Platform Adopted by the National Negro Committee(NAACP), 1909
"We denounce the ever-growing oppression of our 10,000,000 colored fellow citizens as the greatest menace that threatens the country...The systematic persecution of law-abiding citizens and their disfranchisement on account of their race alone is a crime that will ultimately drag down to an infamous end any nation that allows it to be practiced..." Signatories: Ida Wells-Barnett and Mary Church Terrell
Distinguished Members of the Women's League of Newport, Rhode Island
This photograph of early black club women from Newport, Rhode Island's Women's League is one of many displayed by W.E.B. Dubois at the 1900 Paris Exhibition. Dubois used photographs and illustrative charts to document the progress of black life in the United States since slavery, as well as to dispel widely held disbelief in the black people's self-determination and capicty to contribute to society.
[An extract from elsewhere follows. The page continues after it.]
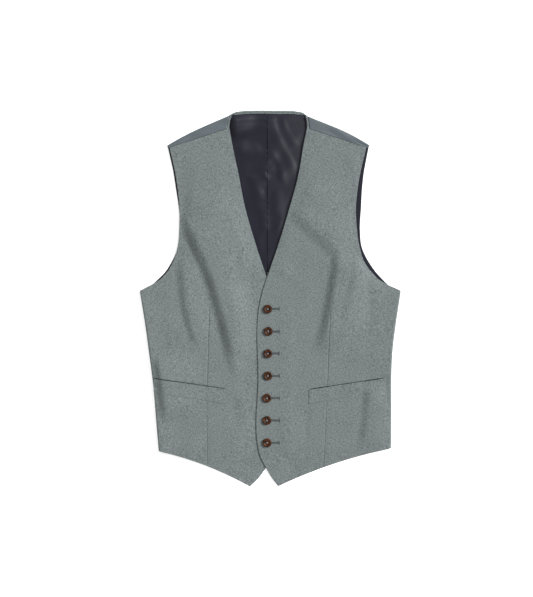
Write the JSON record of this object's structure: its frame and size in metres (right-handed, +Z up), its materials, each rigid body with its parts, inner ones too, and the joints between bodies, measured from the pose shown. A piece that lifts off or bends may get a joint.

Most women's clubs were located in the Northeast, but this photograph documents organization in the West. The title, Montana Federation of COlored Women;s Clubs" suggests layers of organizing, perhaps local organizations with delegated to a regional or state federation. Such strong networks would have been needed to adress isolation in small communities.
Ida B. Wells-Barnett Residence
One can only imagine the tremendous work accomplished here. Wells-Barnett(1862-1931) lived here from 1919-1929. Although a National Historic Landmark, sadly, Ida B. Wells-Barnett’s home is not open to the public. Located at 3624 S. Martin Luther King Drive in Chicago, Illinois, the House is a private residence, according to the National Park Service.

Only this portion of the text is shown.